The PRC government has also claimed that, while mainland China runs a large surplus with respect to the United States, its overall balance of payments is not out of balance.

Some independent analysts conclude that mainland Chinese currency is undervalued, because the People's Republic forbids citizens from moving their currency abroad. If this sort of financial diversification were allowed, the massive outflow of yuan could have a substantial effect on the currency.

Within the United States, the issue of appreciating the RMB is also controversial. Manufacturers and textile producers are in favor of appreciating the RMB. However, many American companies that depend on mainland Chinese factories to supply inexpensive products and components, such as aerospace companies, computer manufacturers, discount retailers, and other companies are against appreciating the RMB. Furthermore, many economists have pointed out that manufacturing jobs have been declining in the United States for decades. Some people have suggested that blaming the lack of job growth on the value of the RMB is merely a convenient misdirection on the part of the vested interests, including the George W. Bush administration, inefficient businesses, and labor unions fearful of competition.

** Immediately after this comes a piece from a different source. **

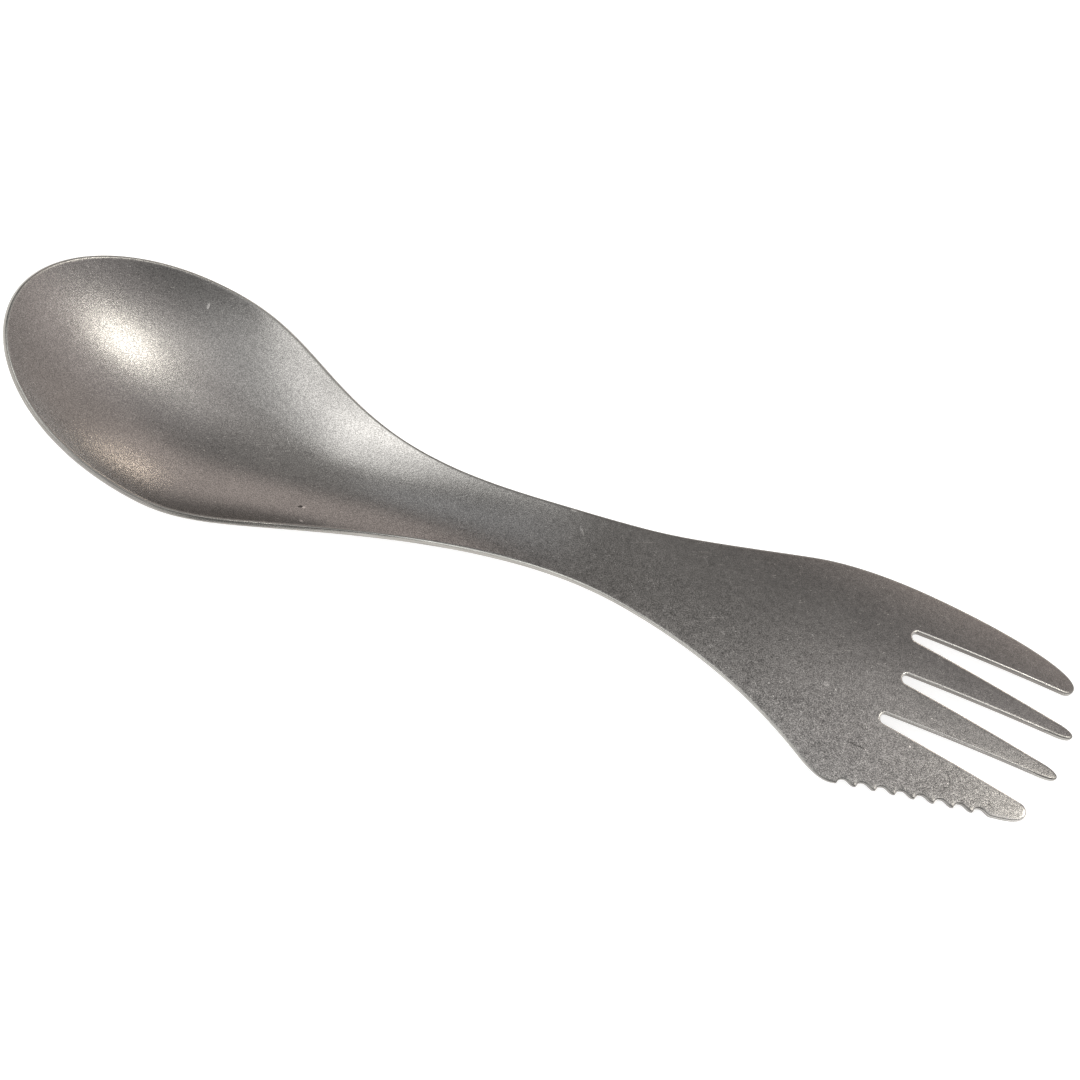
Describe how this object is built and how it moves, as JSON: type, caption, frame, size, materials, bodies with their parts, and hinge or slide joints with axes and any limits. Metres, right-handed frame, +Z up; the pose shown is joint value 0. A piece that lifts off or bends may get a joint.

However, the potential risk to global balances from mainland China’s inflexible exchange rate would be more critical if the PRC relaxed its controls on short-term investment flows without first introducing exchange rate flexibility. This is because shifting exchange rates nullify expected profits from investment flows seeking to take advantage of higher interest rates in another country. Without flexibility, speculative flows could quickly become large, as they did during the Asian financial crisis, and threaten economic stability and orderly world trade.